Stated goal ▸ Below are the records; copy each line in them that holds the word "handed".

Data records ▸
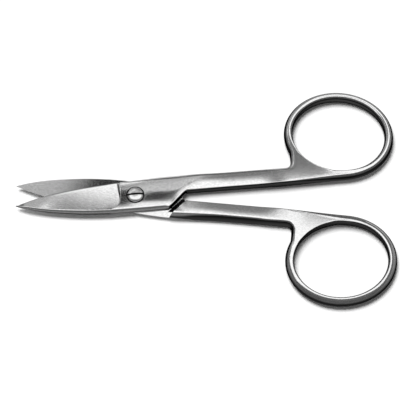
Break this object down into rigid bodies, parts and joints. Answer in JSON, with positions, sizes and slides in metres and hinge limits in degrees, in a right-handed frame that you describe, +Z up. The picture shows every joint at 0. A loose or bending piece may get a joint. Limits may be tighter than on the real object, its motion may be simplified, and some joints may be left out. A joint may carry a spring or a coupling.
{
  "type": "nail scissors",
  "caption": "Small steel nail scissors: pointed ground blades, oval finger rings and a domed slotted pivot screw that both halves turn on.",
  "frame": {"origin": "bottom centre of the bounding box: the level that the rear half and the rings rest on, midway along the length and on the line between the halves", "axes": "+X from the blade tips towards the finger rings; +Y towards the front half's ring; +Z up, out of the joint on the screw head's side, along the pivot"},
  "size_m": [0.089, 0.055, 0.0033],
  "materials": {
    "satin_steel": "satin ground and fine brushed, with bright worn edges",
    "polished_steel": "mirror polished"
  },
  "bodies": {
    "rear": {"rear_half": "satin_steel", "pivot_screw": "polished_steel"},
    "front": {"front_half": "satin_steel"}
  },
  "joints": [
    {"name": "pivot", "type": "hinge", "parent": "rear", "child": "front", "pos_m": [-0.01649, 0, 0.0014], "axis": [0, 0, 1], "range_deg": [-10.3, 112]}
  ]
}
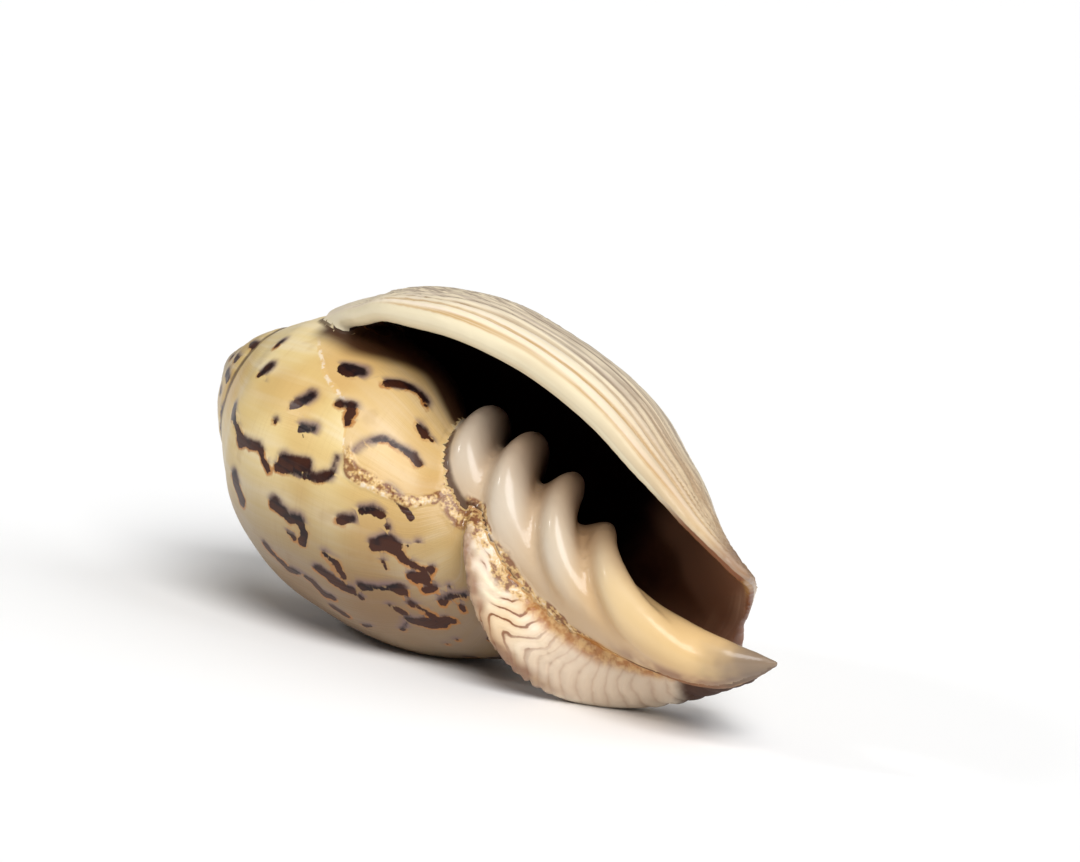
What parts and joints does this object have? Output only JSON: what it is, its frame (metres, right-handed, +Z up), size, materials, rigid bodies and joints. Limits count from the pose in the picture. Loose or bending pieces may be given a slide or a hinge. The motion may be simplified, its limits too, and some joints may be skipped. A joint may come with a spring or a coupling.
{
  "type": "volute shell",
  "caption": "Dried volute sea shell with a wide open aperture, strong columellar plaits, a siphonal notch and a low spire, lying on its belly.",
  "frame": {"origin": "middle of the shell's box in plan, on the surface that it lies on", "axes": "+X along the shell from the spire to the beak, +Z up as it rests, aperture facing -Y and a little up"},
  "size_m": [0.0848, 0.0388, 0.0431],
  "materials": {
    "shell": "glossy cream and buff with maroon-brown blotches, grey-pink plaits and a brown canal"
  },
  "bodies": {
    "root": {"volute_shell": "shell"}
  },
  "joints": []
}
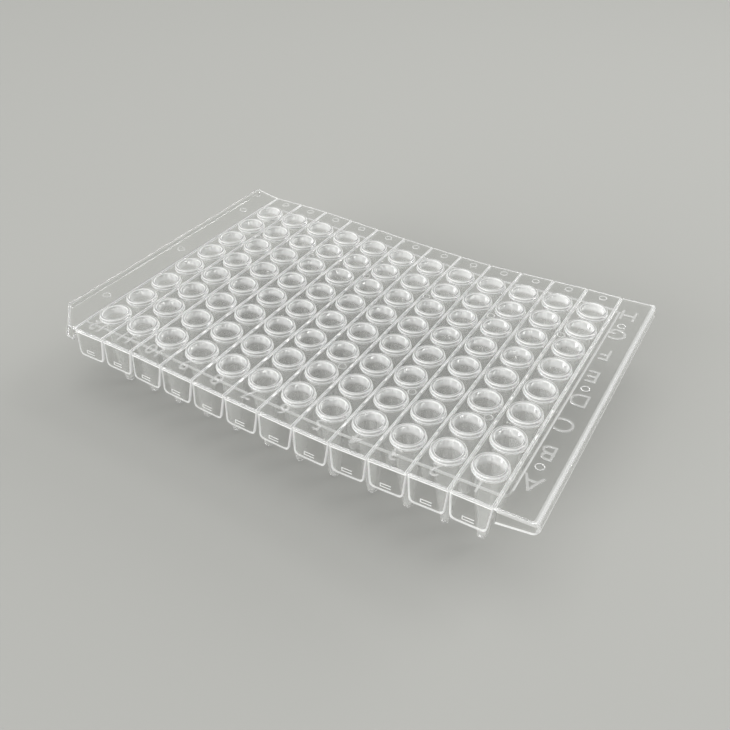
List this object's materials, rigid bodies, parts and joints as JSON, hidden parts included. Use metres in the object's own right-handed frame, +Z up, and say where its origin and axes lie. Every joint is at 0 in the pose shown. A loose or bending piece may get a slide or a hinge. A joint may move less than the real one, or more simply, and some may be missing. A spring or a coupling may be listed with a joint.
{
  "type": "well plate",
  "caption": "Clear moulded plate with a grid of raised-rim conical tubes, tear lines between the columns, finger tabs along the front and turned-down end margins.",
  "frame": {"origin": "under the middle of the plate's overall box, on the surface that the lowest tube tips stand on", "axes": "+X along the rows towards column 1, +Y from row A to row H, +Z up"},
  "size_m": [0.126, 0.0836, 0.0232],
  "materials": {
    "clear_plastic": "clear, colourless, glossy as moulded"
  },
  "bodies": {
    "root": {"well_plate": "clear_plastic"}
  },
  "joints": []
}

Correct answer ▸
Break this object down into rigid bodies, parts and joints. Answer in JSON, with positions, sizes and slides in metres and hinge limits in degrees, in a right-handed frame that you describe, +Z up. The picture shows every joint at 0. A loose or bending piece may get a joint. Limits may be tighter than on the real object, its motion may be simplified, and some joints may be left out. A joint may carry a spring or a coupling.
What parts and joints does this object have? Output only JSON: what it is, its frame (metres, right-handed, +Z up), size, materials, rigid bodies and joints. Limits count from the pose in the picture. Loose or bending pieces may be given a slide or a hinge. The motion may be simplified, its limits too, and some joints may be skipped. A joint may come with a spring or a coupling.
List this object's materials, rigid bodies, parts and joints as JSON, hidden parts included. Use metres in the object's own right-handed frame, +Z up, and say where its origin and axes lie. Every joint is at 0 in the pose shown. A loose or bending piece may get a slide or a hinge. A joint may move less than the real one, or more simply, and some may be missing. A spring or a coupling may be listed with a joint.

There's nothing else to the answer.